To put my argument succinctly: grid techniques enable weather prediction to make equivalent real atmospheres and virtual models, further enabling computation’s conceptual and material control over the planet itself. I’ll address this in three moves. First, I begin with a media theoretical discussion of grid techniques in weather prediction. Here I draw chiefly from the Kulturtechniken or “cultural techniques” school of contemporary German media theory. By reading weather prediction through this field’s insights, I establish the grid as a media technique for linking visual representation, mathematical processing, and geopolitical order. With this theoretical toolkit in hand, I then trace the emergence of the grid in early numerical weather prediction. I focus on British physicist Lewis Fry Richardson’s 1922 treatise Weather Prediction by Numerical Process, the first sustained attempt at developing a program for computational weather prediction. For Richardson, grids become crucial for translating physical space into computable equations. Consequently, grids facilitated the labor of computation such that the difficult and large-scale problems of wrangling weather data became computational at all. Finally, I return to the Ophelia glitch to examine how grids respond to moments of ecological crisis.

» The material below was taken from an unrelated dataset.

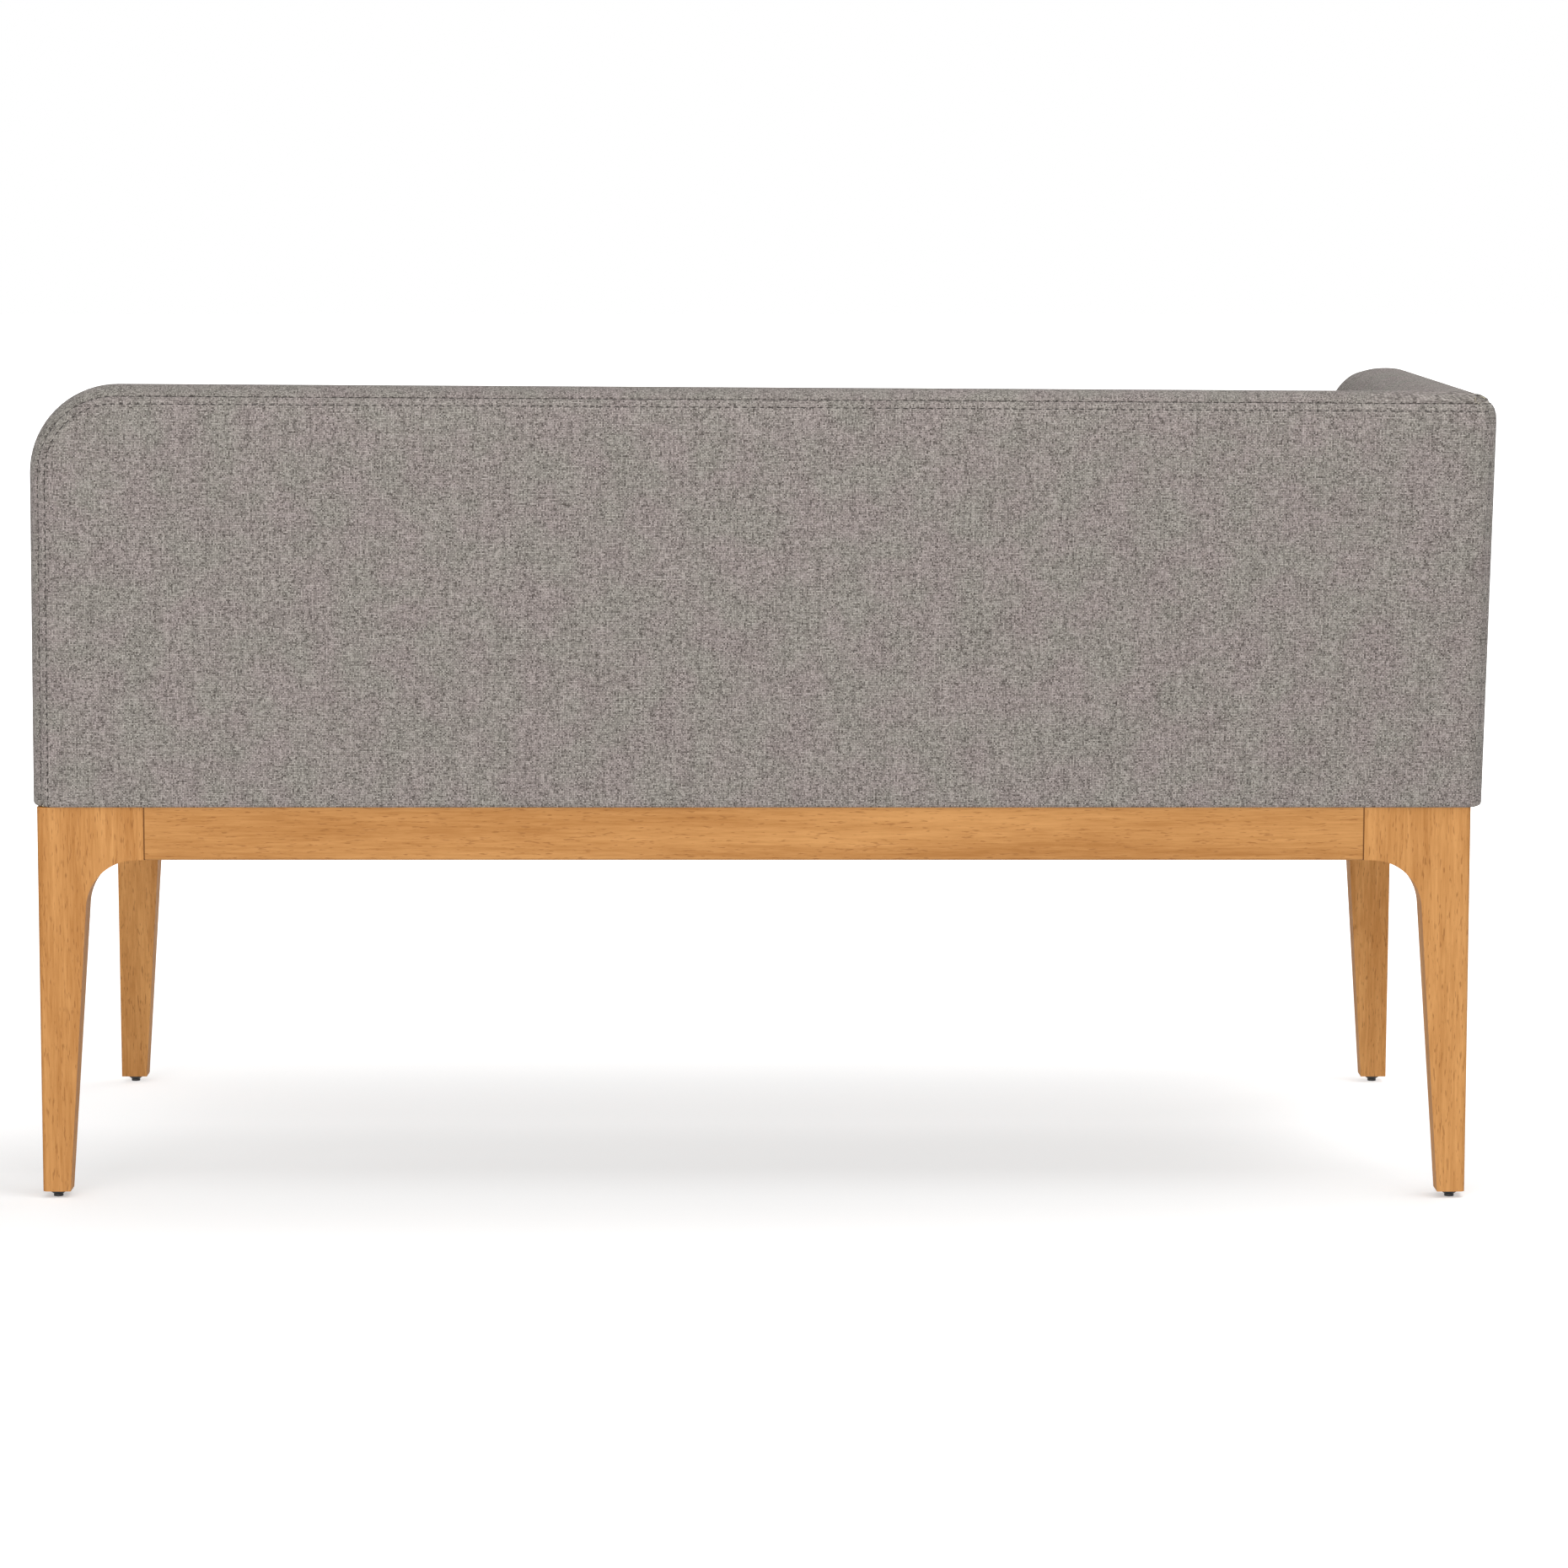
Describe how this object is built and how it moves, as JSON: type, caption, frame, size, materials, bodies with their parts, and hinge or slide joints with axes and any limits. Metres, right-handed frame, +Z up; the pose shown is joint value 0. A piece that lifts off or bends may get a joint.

Grids efface the widening gap between real and virtual space, and weather prediction emerges as a key technology for the continual subordination of the planet to regimes of computability. I end with a postscript that projects these questions into slightly more immediate terrain, as I ask what happens to these data collection and processing infrastructures when their state-level support collapses, as happened during the 2018–19 United States government shutdown.
When the howl of an oncoming storm rises in the distance, or walls begin to crack under a summer heatwave, or a tidal swell engulfs a city’s metro system, the weather can seem all too immediate, felt with one’s body in the instant of impact. An extreme weather event seems to dissolve the technical retaining wall between the built environment and its natural “outside.” Yet as Christian Andersen and Søren Bro Pold argue, our collective purchase on the weather also depends on the proliferation of digital sensors, networked supercomputers, and a range of technical interfaces.9 Through these technical infrastructures, we develop visualizations of and predictions for weather conditions, as well as the long-ranging climate models in which we situate such conditions. These technologies are rarely visible to the average citizen, but rather take the form of digital sensors, satellites, and black-boxed algorithms. They are what Judd Case terms “logistical media,” which “intrude, almost imperceptibly, on our experiences of space and time, even as they represent them.”10 Janine Randerson notes that logistical media are challenging to analyze, as they both generate data as well as constitute the conditions for data’s later representation.11 Like the weather, they are simultaneously present and absent. As is true of many infrastructures, we glimpse them best in moments of breakdown.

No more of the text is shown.